--- Begin Raw data ---
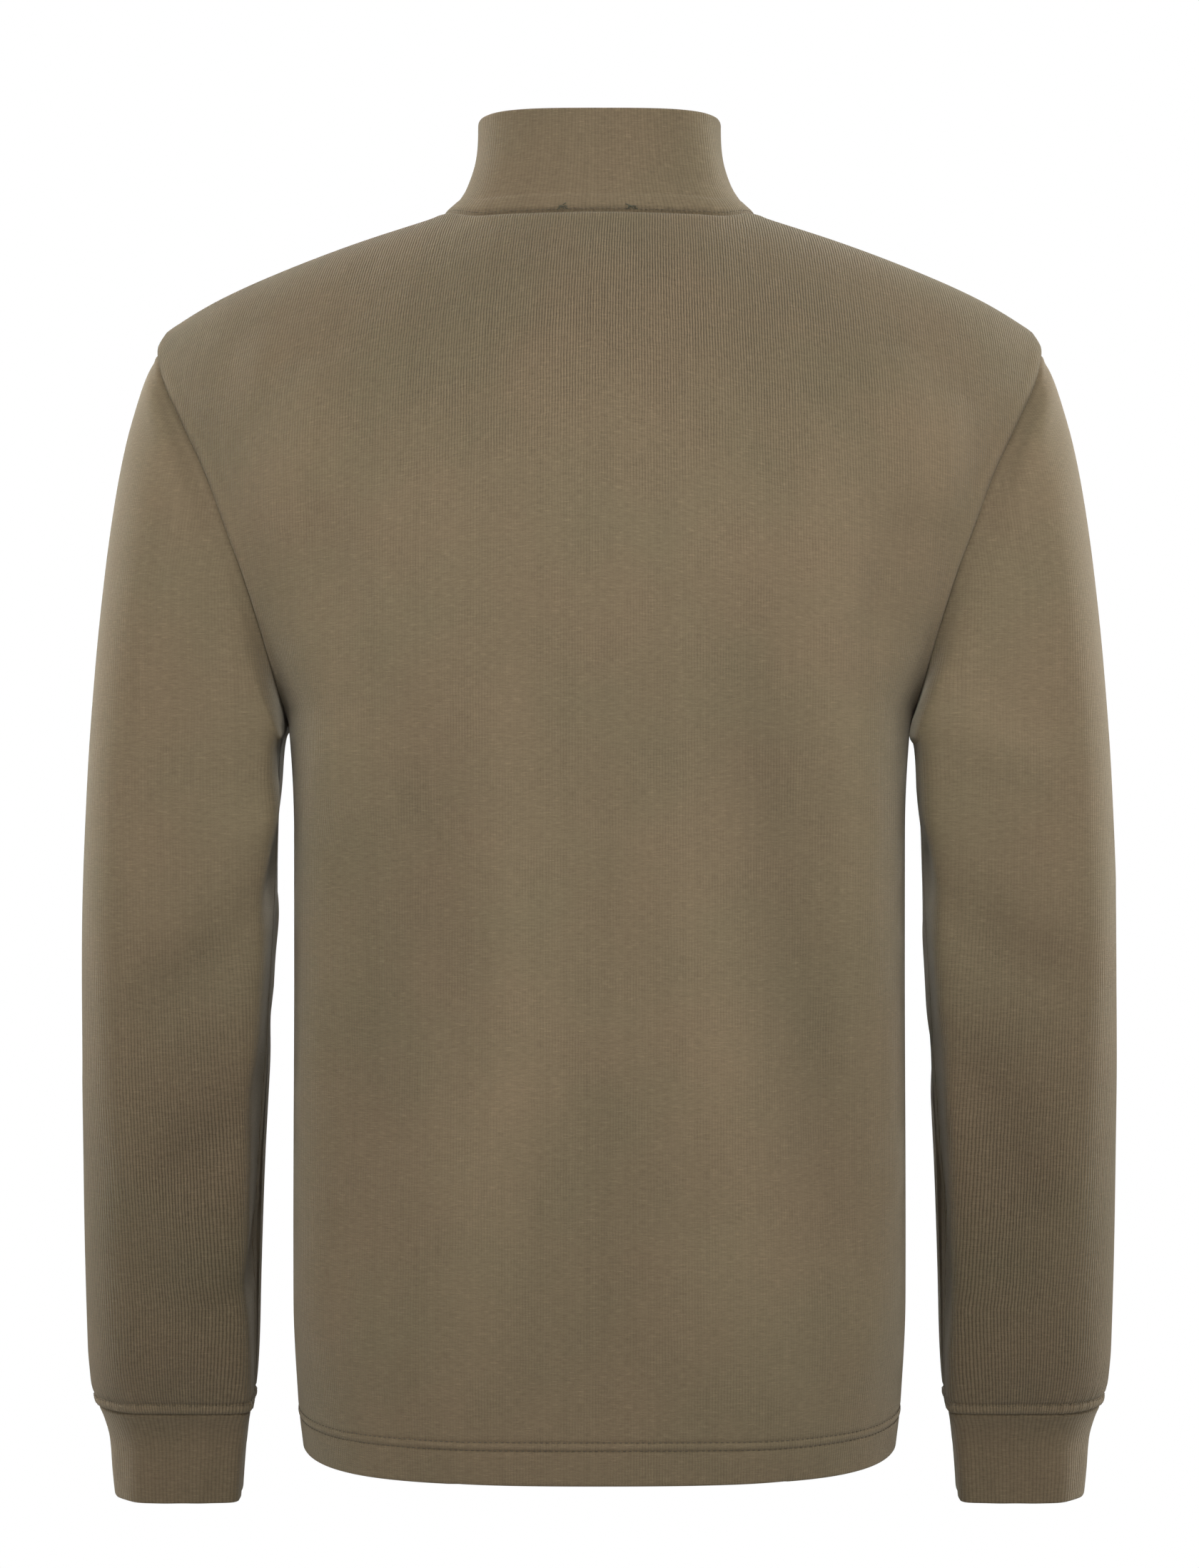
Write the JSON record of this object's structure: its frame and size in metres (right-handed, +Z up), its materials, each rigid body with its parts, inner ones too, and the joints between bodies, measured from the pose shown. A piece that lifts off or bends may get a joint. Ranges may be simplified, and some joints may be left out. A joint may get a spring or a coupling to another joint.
{
  "type": "quarter zip sweater",
  "caption": "Ribbed knit pullover in its worn shape, hollow, with a stand collar, a short front zip whose pull swings, long sleeves and ribbed cuffs.",
  "frame": {"origin": "mount wearer_hold, in the middle of the neck opening, level with the seam at the back of the neck", "axes": "+Z up along the standing wearer, -Y out of the front with the zip, +X to the wearer's left"},
  "size_m": [0.601, 0.2555, 0.8017],
  "materials": {
    "rib_knit": "single rib knit, soft and matt",
    "double_rib": "doubled rib knit, matt",
    "zip_tape": "woven tape, matt",
    "zip_metal": "dulled metal, satin"
  },
  "bodies": {
    "garment": {"back": "rib_knit", "front": "rib_knit", "sleeve_left": "rib_knit", "sleeve_right": "rib_knit", "cuff_left": "double_rib", "cuff_right": "double_rib", "collar": "double_rib", "zip_tape_left": "zip_tape", "zip_tape_right": "zip_tape", "zip_teeth": "zip_metal", "zip_stop": "zip_metal", "zip_slider": "zip_metal"},
    "pull": {"zip_pull": "zip_metal"}
  },
  "joints": [
    {"name": "pull_swing", "type": "hinge", "parent": "garment", "child": "pull", "pos_m": [0, -0.076, 0.02437], "axis": [-1, 0, 0], "range_deg": [0, 165]}
  ]
}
--- End Raw data ---
▶ **Exercise directions**: Copy out the material word for word and line for line.

▶ **Response to the task**:
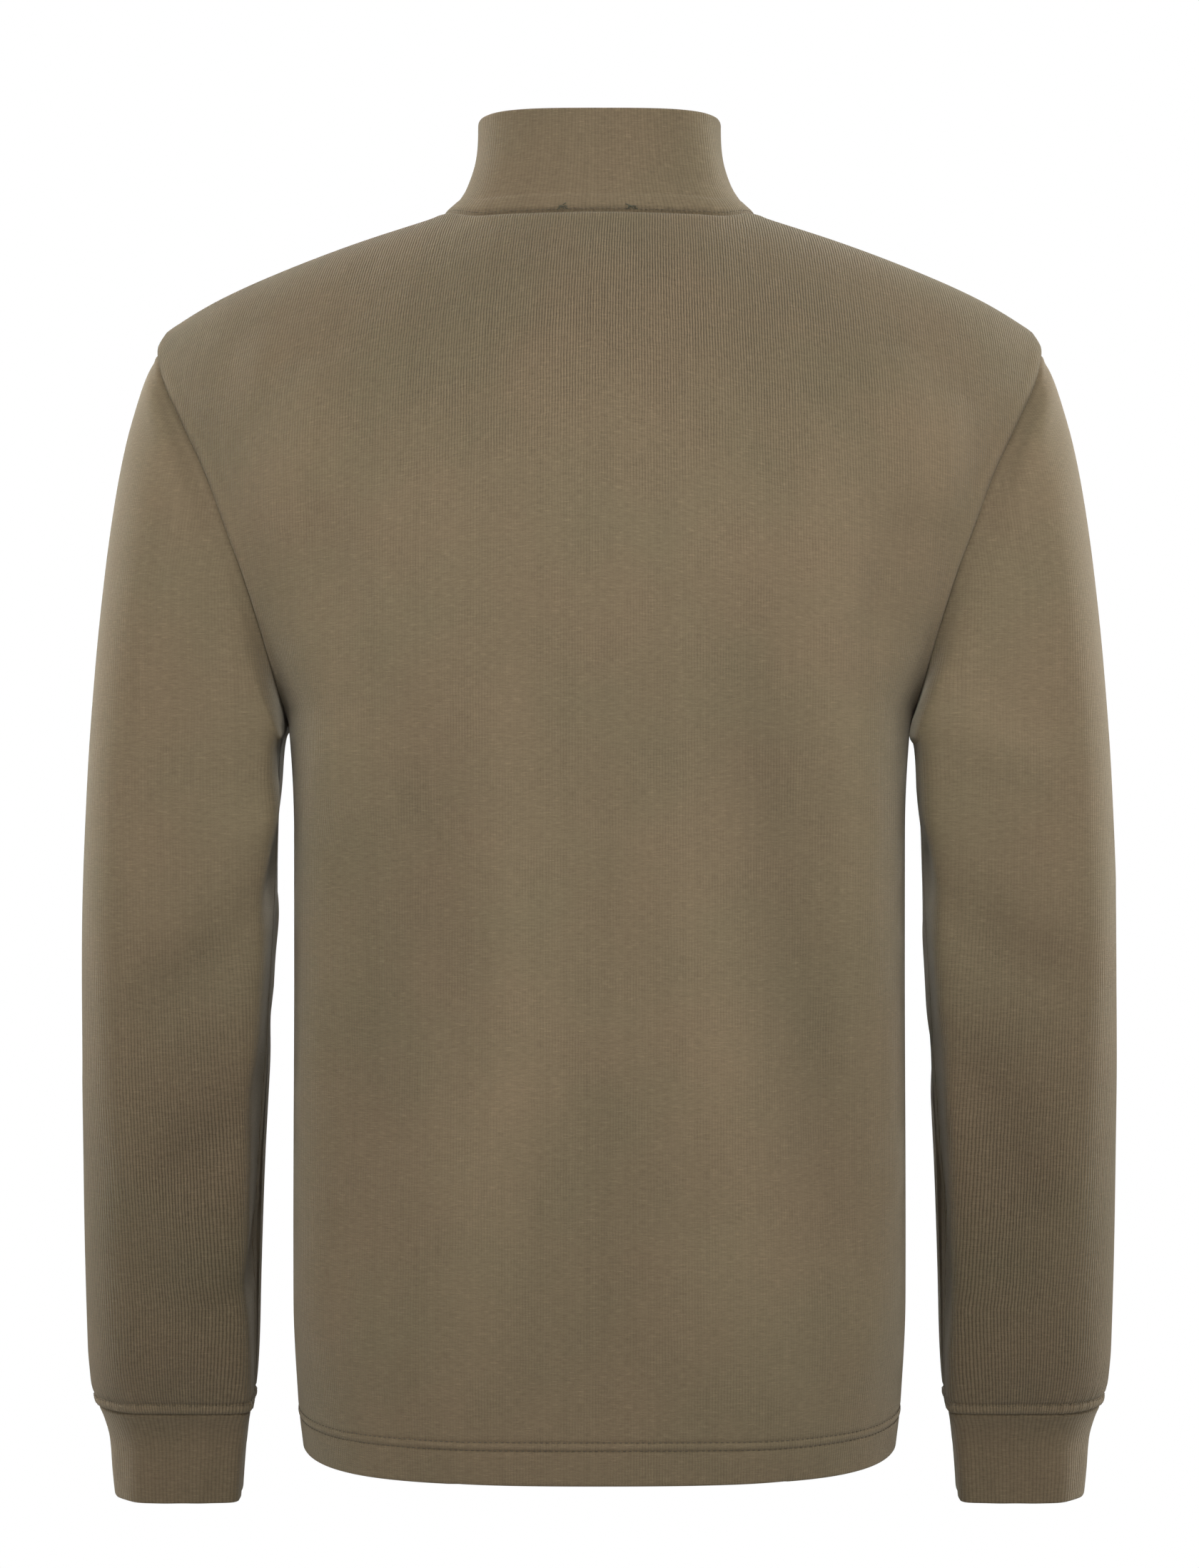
Write the JSON record of this object's structure: its frame and size in metres (right-handed, +Z up), its materials, each rigid body with its parts, inner ones too, and the joints between bodies, measured from the pose shown. A piece that lifts off or bends may get a joint. Ranges may be simplified, and some joints may be left out. A joint may get a spring or a coupling to another joint.
{
  "type": "quarter zip sweater",
  "caption": "Ribbed knit pullover in its worn shape, hollow, with a stand collar, a short front zip whose pull swings, long sleeves and ribbed cuffs.",
  "frame": {"origin": "mount wearer_hold, in the middle of the neck opening, level with the seam at the back of the neck", "axes": "+Z up along the standing wearer, -Y out of the front with the zip, +X to the wearer's left"},
  "size_m": [0.601, 0.2555, 0.8017],
  "materials": {
    "rib_knit": "single rib knit, soft and matt",
    "double_rib": "doubled rib knit, matt",
    "zip_tape": "woven tape, matt",
    "zip_metal": "dulled metal, satin"
  },
  "bodies": {
    "garment": {"back": "rib_knit", "front": "rib_knit", "sleeve_left": "rib_knit", "sleeve_right": "rib_knit", "cuff_left": "double_rib", "cuff_right": "double_rib", "collar": "double_rib", "zip_tape_left": "zip_tape", "zip_tape_right": "zip_tape", "zip_teeth": "zip_metal", "zip_stop": "zip_metal", "zip_slider": "zip_metal"},
    "pull": {"zip_pull": "zip_metal"}
  },
  "joints": [
    {"name": "pull_swing", "type": "hinge", "parent": "garment", "child": "pull", "pos_m": [0, -0.076, 0.02437], "axis": [-1, 0, 0], "range_deg": [0, 165]}
  ]
}